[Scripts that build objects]
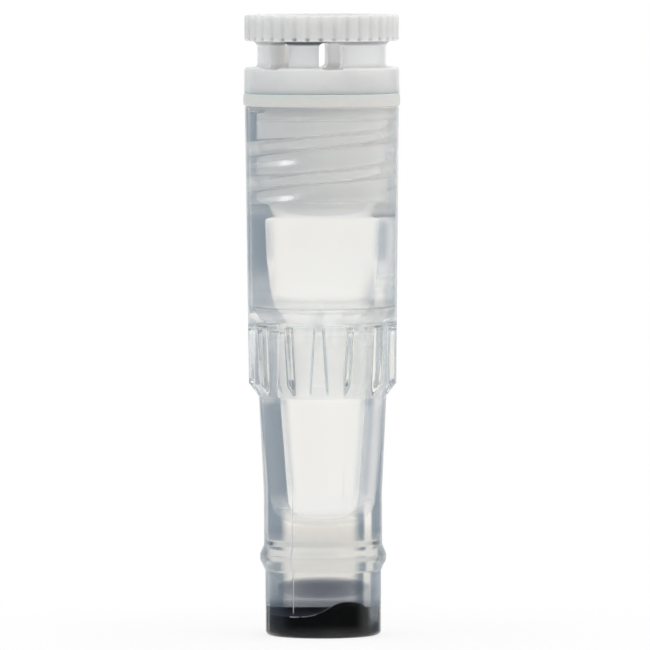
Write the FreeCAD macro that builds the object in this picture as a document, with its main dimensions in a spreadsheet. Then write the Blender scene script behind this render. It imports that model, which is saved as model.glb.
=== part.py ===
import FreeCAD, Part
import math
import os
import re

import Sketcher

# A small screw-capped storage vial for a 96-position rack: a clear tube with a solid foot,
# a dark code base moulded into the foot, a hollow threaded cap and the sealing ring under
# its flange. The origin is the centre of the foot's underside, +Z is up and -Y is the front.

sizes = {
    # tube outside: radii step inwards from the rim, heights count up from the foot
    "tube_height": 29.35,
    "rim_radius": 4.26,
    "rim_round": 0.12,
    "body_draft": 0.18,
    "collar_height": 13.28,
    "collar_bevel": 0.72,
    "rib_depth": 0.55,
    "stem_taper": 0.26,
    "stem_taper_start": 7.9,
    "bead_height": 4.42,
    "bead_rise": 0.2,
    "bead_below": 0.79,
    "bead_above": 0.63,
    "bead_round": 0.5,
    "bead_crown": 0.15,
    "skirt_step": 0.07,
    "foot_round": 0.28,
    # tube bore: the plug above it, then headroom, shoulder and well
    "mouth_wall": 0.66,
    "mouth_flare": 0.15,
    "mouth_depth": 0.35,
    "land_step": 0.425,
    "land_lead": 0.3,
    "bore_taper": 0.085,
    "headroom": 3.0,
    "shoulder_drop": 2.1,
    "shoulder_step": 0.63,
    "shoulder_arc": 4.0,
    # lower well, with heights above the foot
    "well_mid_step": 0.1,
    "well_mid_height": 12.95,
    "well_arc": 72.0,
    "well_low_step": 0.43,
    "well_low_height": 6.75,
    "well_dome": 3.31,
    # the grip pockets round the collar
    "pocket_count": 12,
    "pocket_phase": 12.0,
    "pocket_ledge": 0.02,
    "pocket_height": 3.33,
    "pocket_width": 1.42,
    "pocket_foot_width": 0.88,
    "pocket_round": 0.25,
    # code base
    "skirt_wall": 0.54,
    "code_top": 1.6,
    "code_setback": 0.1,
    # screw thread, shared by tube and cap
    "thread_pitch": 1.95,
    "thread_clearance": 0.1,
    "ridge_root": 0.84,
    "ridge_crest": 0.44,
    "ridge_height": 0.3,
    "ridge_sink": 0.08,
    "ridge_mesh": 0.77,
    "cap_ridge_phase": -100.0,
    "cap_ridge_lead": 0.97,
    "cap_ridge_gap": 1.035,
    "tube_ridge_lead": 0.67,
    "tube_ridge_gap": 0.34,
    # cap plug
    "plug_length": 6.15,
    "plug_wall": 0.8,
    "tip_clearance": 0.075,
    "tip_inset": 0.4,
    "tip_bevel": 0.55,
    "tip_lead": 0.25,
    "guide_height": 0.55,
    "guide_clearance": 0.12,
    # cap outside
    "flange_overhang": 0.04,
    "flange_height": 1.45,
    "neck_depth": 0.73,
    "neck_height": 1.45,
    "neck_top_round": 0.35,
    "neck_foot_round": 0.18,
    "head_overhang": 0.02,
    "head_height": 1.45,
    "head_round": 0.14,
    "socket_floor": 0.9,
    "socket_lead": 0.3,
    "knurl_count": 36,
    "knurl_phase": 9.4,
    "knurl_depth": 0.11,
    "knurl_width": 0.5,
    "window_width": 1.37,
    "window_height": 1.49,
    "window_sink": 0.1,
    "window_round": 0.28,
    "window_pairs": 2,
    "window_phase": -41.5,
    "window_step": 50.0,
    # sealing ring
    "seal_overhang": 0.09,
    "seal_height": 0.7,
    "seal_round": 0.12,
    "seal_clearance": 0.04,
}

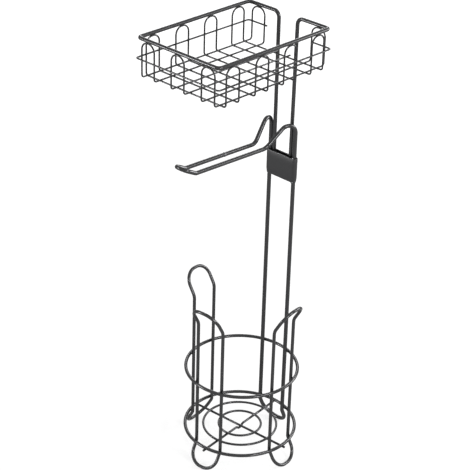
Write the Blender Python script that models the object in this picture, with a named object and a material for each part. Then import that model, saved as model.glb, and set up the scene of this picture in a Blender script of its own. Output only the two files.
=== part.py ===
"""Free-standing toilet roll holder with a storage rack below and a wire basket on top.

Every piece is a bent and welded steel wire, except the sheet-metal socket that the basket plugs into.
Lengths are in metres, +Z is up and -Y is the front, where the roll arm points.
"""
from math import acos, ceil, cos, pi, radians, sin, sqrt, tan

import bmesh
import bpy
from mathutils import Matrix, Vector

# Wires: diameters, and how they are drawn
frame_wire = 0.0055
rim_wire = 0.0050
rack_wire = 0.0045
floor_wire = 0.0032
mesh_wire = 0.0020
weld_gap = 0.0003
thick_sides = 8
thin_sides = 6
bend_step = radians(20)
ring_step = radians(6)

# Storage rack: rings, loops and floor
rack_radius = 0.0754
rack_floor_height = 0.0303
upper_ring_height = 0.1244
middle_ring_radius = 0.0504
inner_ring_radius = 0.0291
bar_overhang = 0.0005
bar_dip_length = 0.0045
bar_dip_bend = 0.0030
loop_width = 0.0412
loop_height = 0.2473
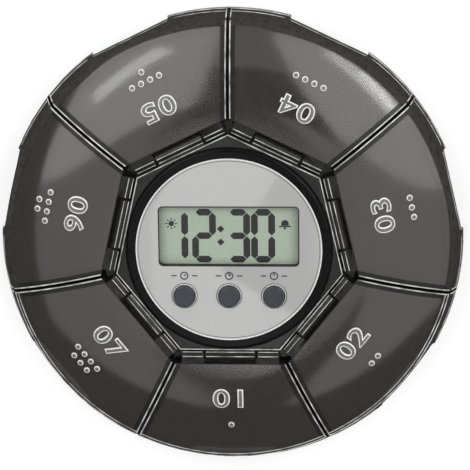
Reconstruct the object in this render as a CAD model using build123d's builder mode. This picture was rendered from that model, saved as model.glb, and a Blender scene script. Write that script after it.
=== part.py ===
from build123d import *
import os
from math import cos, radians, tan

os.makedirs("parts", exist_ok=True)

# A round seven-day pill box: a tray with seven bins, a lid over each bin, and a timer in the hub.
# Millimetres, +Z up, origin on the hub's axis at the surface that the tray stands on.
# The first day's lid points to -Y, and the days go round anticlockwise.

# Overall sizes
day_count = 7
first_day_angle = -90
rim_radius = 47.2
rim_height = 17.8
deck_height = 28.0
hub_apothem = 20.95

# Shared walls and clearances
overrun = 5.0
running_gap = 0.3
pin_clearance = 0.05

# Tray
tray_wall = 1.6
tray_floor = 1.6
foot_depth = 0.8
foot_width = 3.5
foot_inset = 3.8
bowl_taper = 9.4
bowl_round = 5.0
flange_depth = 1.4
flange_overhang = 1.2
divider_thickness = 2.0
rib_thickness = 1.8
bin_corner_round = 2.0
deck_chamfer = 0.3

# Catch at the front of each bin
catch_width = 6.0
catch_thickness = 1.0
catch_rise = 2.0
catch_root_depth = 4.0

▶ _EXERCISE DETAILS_
Exactly repeat the lines above, from the opening line through the one with "import Sketcher", and include nothing else.

▶ _FULL ANSWER_
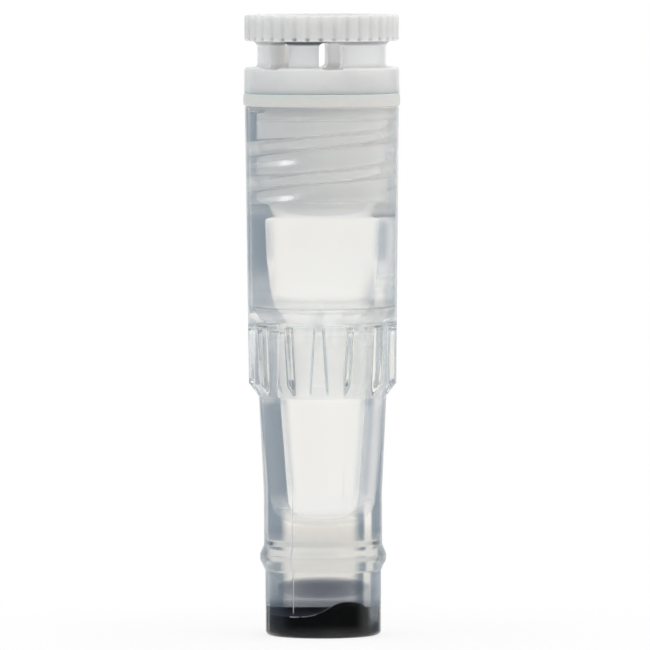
Write the FreeCAD macro that builds the object in this picture as a document, with its main dimensions in a spreadsheet. Then write the Blender scene script behind this render. It imports that model, which is saved as model.glb.
=== part.py ===
import FreeCAD, Part
import math
import os
import re

import Sketcher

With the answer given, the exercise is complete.